◆ WRITTEN TASK:
Both the line containing "buildBody();" and the line containing "obj.parent = None" belong in the answer, along with every line between them; print exactly those.

◆ RECORD EXCERPTS:
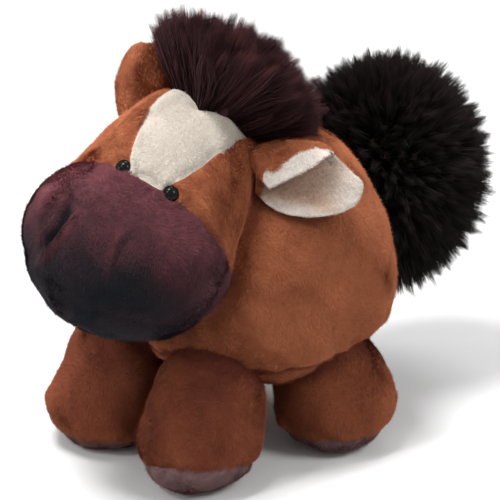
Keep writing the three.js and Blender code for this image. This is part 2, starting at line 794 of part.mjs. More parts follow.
// The tail: a tab on the body, a core on the tab, and the pile round the core.
function buildTail() {
  const outward = new THREE.Vector3(0, Math.cos(tailRootRise), Math.sin(tailRootRise));
  const upright = new THREE.Vector3(0, -Math.sin(tailRootRise), Math.cos(tailRootRise));
  const sideways = new THREE.Vector3(1, 0, 0);
  const group = new THREE.Group();
  group.position.copy(bodyPoint(outward, 0));
  bodyGroup.add(group);
  const root = new THREE.Vector3();
  const swayPivot = outward.clone().multiplyScalar(tabLength / 2);
  const body = geometryIn(group, bodyForm(-sweepGap), bodyGroup);

  const tabForm = (margin) =>
    ellipsoid([tabRadius + margin, tabLength + margin, tabRadius + margin], [0, 0, 0], [12, 8])
      .rotateX(tailRootRise);
  let tab = solidOf(tabForm(0));
  for (const lift of stepsOf(tailLift)) {
    tab = tab.subtract(solidOf(turnedPast(body, root, sideways, lift)));
  }
  addPiece(group, "tail_tab", tab, longPile);

  const clear = (solid) => {
    let left = solid;
    for (const sway of stepsOf(tailSway)) {
      const metTab = turnedPast(tabForm(sweepGap), swayPivot, upright, sway);
      left = left.subtract(solidOf(metTab));
      for (const lift of stepsOf(tailLift)) {
        const lifted = turnedPast(body, root, sideways, lift);
        left = left.subtract(solidOf(turnedPast(lifted, swayPivot, upright, sway)));
      }
    }
    return left;
  };
  const coreAt = (margin) =>
    ellipsoid(
      corePlumeRadii.map((radius) => radius + margin),
      [0, coreBack, -coreDrop],
      [14, 10],
    );
  const plume = ellipsoid(plumeRadii, [0, plumeBack, -plumeDrop], pileDivisions);
  addPiece(group, "tail_core", clear(solidOf(coreAt(0))), filling);
  const pile = clear(solidOf(plume).subtract(solidOf(coreAt(seamGap))));
  addPiece(group, "tail_pile", pile, longPile);
}

buildBody();
buildHead();
buildEyes();
buildEars();
buildManePile();
legs.forEach(buildLeg);
buildTail();

// The origin is on the floor under the middle of the whole horse.
horse.updateMatrixWorld(true);
const extent = new THREE.Box3().setFromObject(horse, true);
const middle = extent.getCenter(new THREE.Vector3());
horse.position.set(-middle.x, -middle.y, -extent.min.z);

export default horse;
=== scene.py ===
# A small plush horse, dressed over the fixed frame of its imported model.
# The forms are worked out in millimetres, as in the frame's source, and go to Blender in metres.
import json
import math

import bpy
import numpy as np
from mathutils import Euler, Matrix, Vector
from mathutils.kdtree import KDTree


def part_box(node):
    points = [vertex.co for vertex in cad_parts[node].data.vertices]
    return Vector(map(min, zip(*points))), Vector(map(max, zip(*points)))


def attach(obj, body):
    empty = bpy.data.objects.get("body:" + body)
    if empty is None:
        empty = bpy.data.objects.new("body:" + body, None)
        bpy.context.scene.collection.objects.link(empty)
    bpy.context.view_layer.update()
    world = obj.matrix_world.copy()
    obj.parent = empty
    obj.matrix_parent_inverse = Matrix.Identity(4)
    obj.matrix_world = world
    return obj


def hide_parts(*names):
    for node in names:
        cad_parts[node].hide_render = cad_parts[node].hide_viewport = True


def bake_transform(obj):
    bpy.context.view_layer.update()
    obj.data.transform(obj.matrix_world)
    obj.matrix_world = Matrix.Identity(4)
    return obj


MM = 0.001
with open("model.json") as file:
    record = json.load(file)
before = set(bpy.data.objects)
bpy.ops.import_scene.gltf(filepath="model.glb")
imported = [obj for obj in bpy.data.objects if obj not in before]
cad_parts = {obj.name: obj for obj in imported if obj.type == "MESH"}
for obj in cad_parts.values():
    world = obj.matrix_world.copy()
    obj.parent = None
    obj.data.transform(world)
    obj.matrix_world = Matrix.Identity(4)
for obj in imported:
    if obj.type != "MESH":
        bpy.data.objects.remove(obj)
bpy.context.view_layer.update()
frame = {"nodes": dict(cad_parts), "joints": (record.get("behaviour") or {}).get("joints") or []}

# A field's value where nothing is to be found
FAR = 99.0

# The body, a round bag that sags a little at its lower half
BODY_HALF = np.array([60.0, 54.0, 52.5])
BODY_SQUARENESS = 2.9
BODY_SAG_SHARE = 0.13
BELLY_SEAM_DROP = 37.0
EAR_REST = np.array([34.0, -20.0, 32.0])
FEET_FORWARD = 17.5

# The head, a crown and a wide muzzle that run into each other, placed from the body's centre
HEAD_OFFSET = np.array([0.3, -45.5, 24.0])
HEAD_NOD, HEAD_TILT, HEAD_TURN = (math.radians(a) for a in (-9.0, 22.0, 24.5))
CROWN_RADII = np.array([40.0, 54.5, 53.5])
MUZZLE_RADII = np.array([43.0, 50.5, 36.3])
MUZZLE_CENTRE = np.array([0.0, -23.5, -10.0])
CHEEK_SHARPNESS = 22.0

# The seams of the head
MUZZLE_SEAM_LEAN = math.radians(42.0)
MUZZLE_SEAM_FORWARD = 18.1
MUZZLE_SEAM_SWEEP = 5.1
CHIN_SEAM_DROP = 24.0
BLAZE_PLACES = [-120.0, -46.8, -44.5, -39.5, -32.5, -23.6, -16.0, 6.0, 40.0]
BLAZE_HALF_WIDTHS = [8.0, 8.0, 9.5, 12.8, 15.5, 16.8, 18.5, 19.0, 19.0]
MANE_NOTCH = -15.0
MANE_HALF_WIDTH = 19.0
MANE_UNDER_CENTRE = np.array([0.0, 16.0, 48.0])
MANE_UNDER_RADII = np.array([15.0, 27.0, 21.0])
MANE_CORNER = 6.0

# Each nostril's side, place, depth and size
NOSTRILS = [(-1.0, (-19.0, -66.0, -2.5), 5.4, 1.0), (1.0, (8.0, -69.0, 3.0), 1.4, 0.75)]
NOSTRIL_DEEPEST = 5.4
NOSTRIL_HALF_WIDTH = 2.1
NOSTRIL_REACH = 9.0
LIP_ASIDE = 3.8
LIP_HALF_WIDTH = 1.9
LIP_REACH = 13.0
LIP_SHARE = 0.4

# The bead eyes, whose middles lie a little under the head's form
EYE_PLACE = np.array([11.8, -46.0, 26.4])
EYE_RADIUS = 3.5
EYE_RADII = np.array([1.0, 1.0, 0.92]) * EYE_RADIUS
EYE_SINK = 1.9
EYE_RIM_RADIUS = 4.6
EYE_SEAT_PROBES = np.array([[2.0, 0, 0], [-2.0, 0, 0], [0, 2.0, 2.0], [0, -2.0, -2.0]])

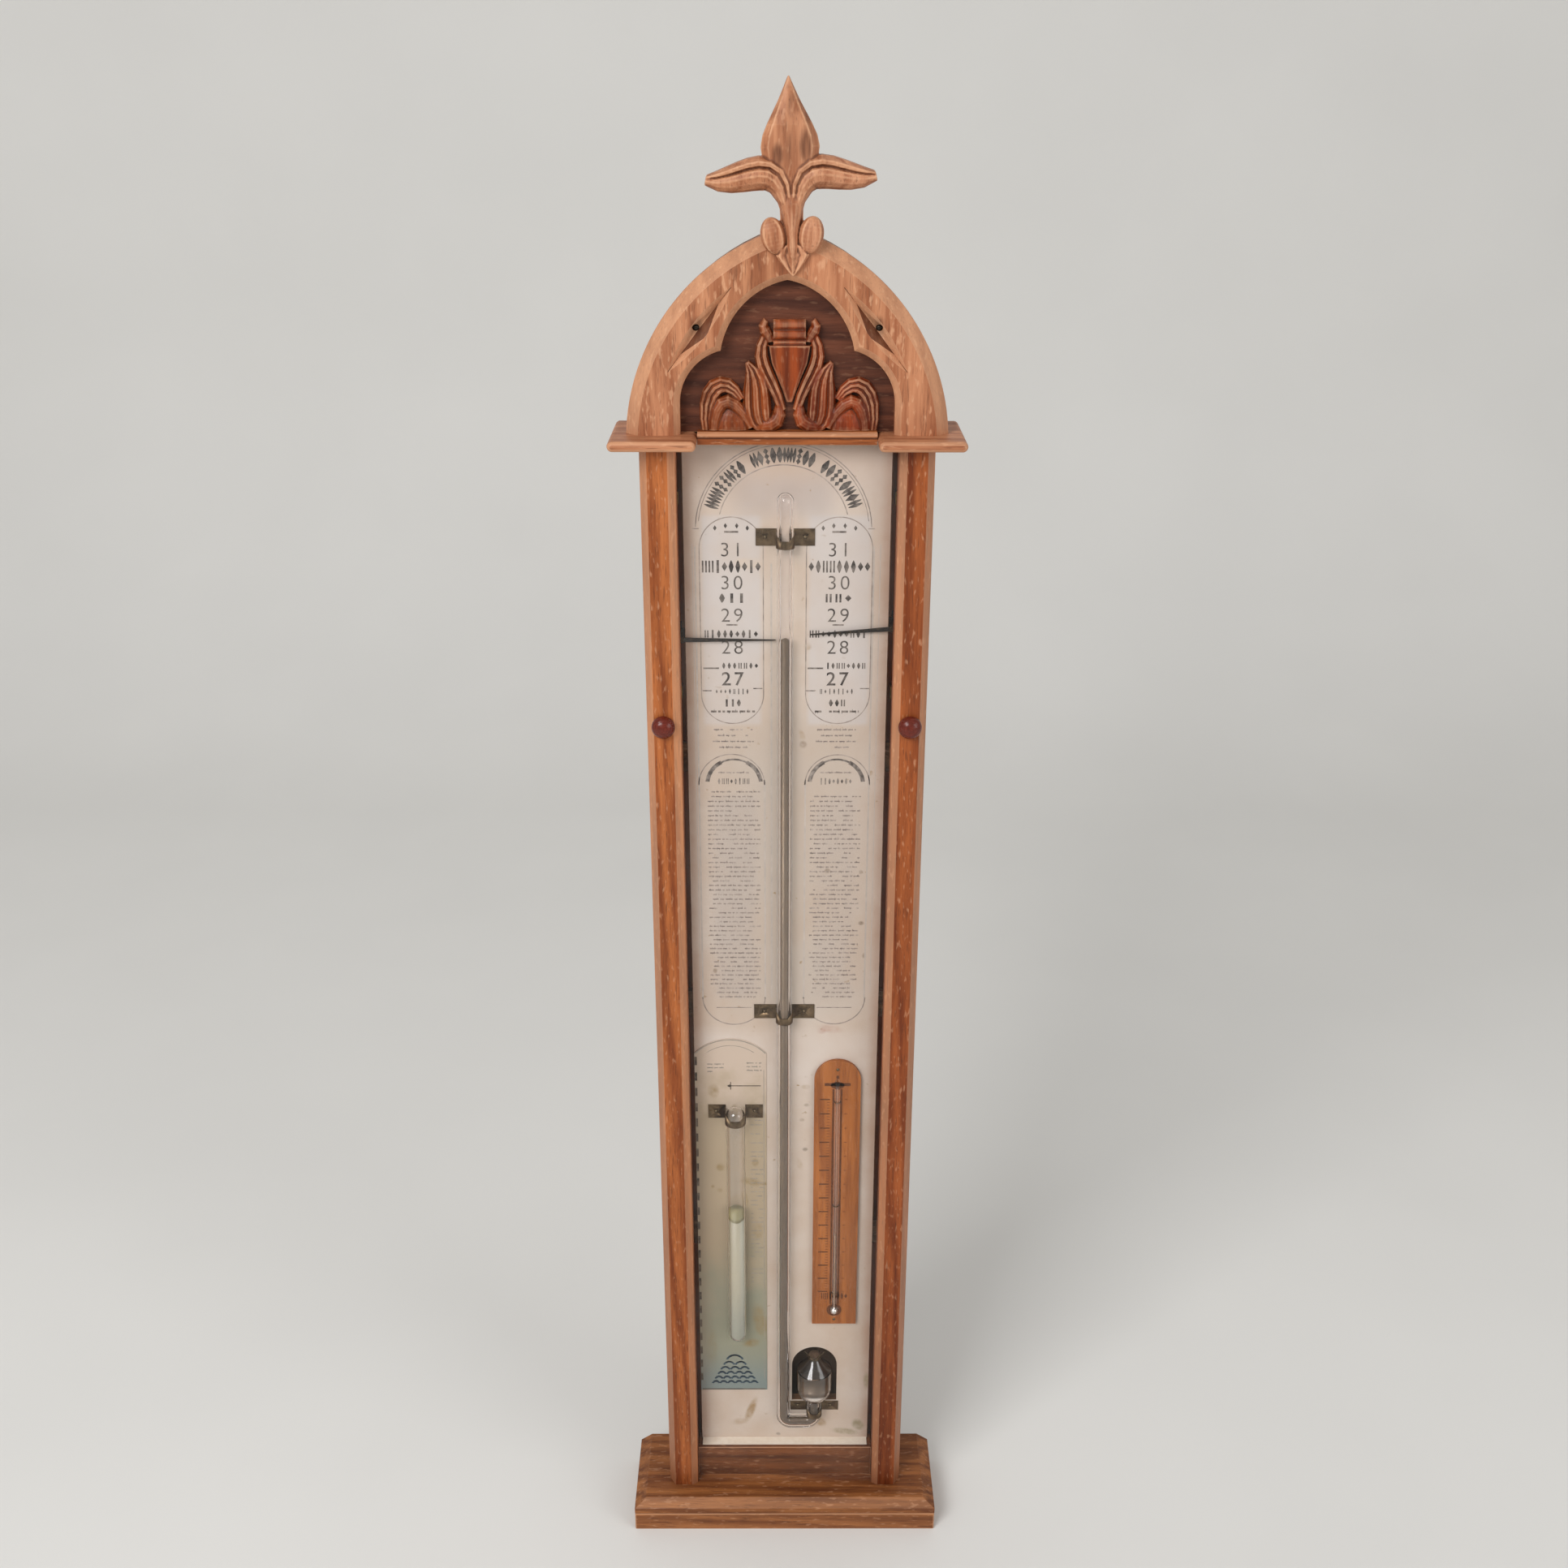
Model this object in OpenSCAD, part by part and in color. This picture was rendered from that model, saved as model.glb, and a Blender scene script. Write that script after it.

◆ SOLVED PROBLEM:
buildBody();
buildHead();
buildEyes();
buildEars();
buildManePile();
legs.forEach(buildLeg);
buildTail();

// The origin is on the floor under the middle of the whole horse.
horse.updateMatrixWorld(true);
const extent = new THREE.Box3().setFromObject(horse, true);
const middle = extent.getCenter(new THREE.Vector3());
horse.position.set(-middle.x, -middle.y, -extent.min.z);

export default horse;
=== scene.py ===
# A small plush horse, dressed over the fixed frame of its imported model.
# The forms are worked out in millimetres, as in the frame's source, and go to Blender in metres.
import json
import math

import bpy
import numpy as np
from mathutils import Euler, Matrix, Vector
from mathutils.kdtree import KDTree


def part_box(node):
    points = [vertex.co for vertex in cad_parts[node].data.vertices]
    return Vector(map(min, zip(*points))), Vector(map(max, zip(*points)))


def attach(obj, body):
    empty = bpy.data.objects.get("body:" + body)
    if empty is None:
        empty = bpy.data.objects.new("body:" + body, None)
        bpy.context.scene.collection.objects.link(empty)
    bpy.context.view_layer.update()
    world = obj.matrix_world.copy()
    obj.parent = empty
    obj.matrix_parent_inverse = Matrix.Identity(4)
    obj.matrix_world = world
    return obj


def hide_parts(*names):
    for node in names:
        cad_parts[node].hide_render = cad_parts[node].hide_viewport = True


def bake_transform(obj):
    bpy.context.view_layer.update()
    obj.data.transform(obj.matrix_world)
    obj.matrix_world = Matrix.Identity(4)
    return obj


MM = 0.001
with open("model.json") as file:
    record = json.load(file)
before = set(bpy.data.objects)
bpy.ops.import_scene.gltf(filepath="model.glb")
imported = [obj for obj in bpy.data.objects if obj not in before]
cad_parts = {obj.name: obj for obj in imported if obj.type == "MESH"}
for obj in cad_parts.values():
    world = obj.matrix_world.copy()
    obj.parent = None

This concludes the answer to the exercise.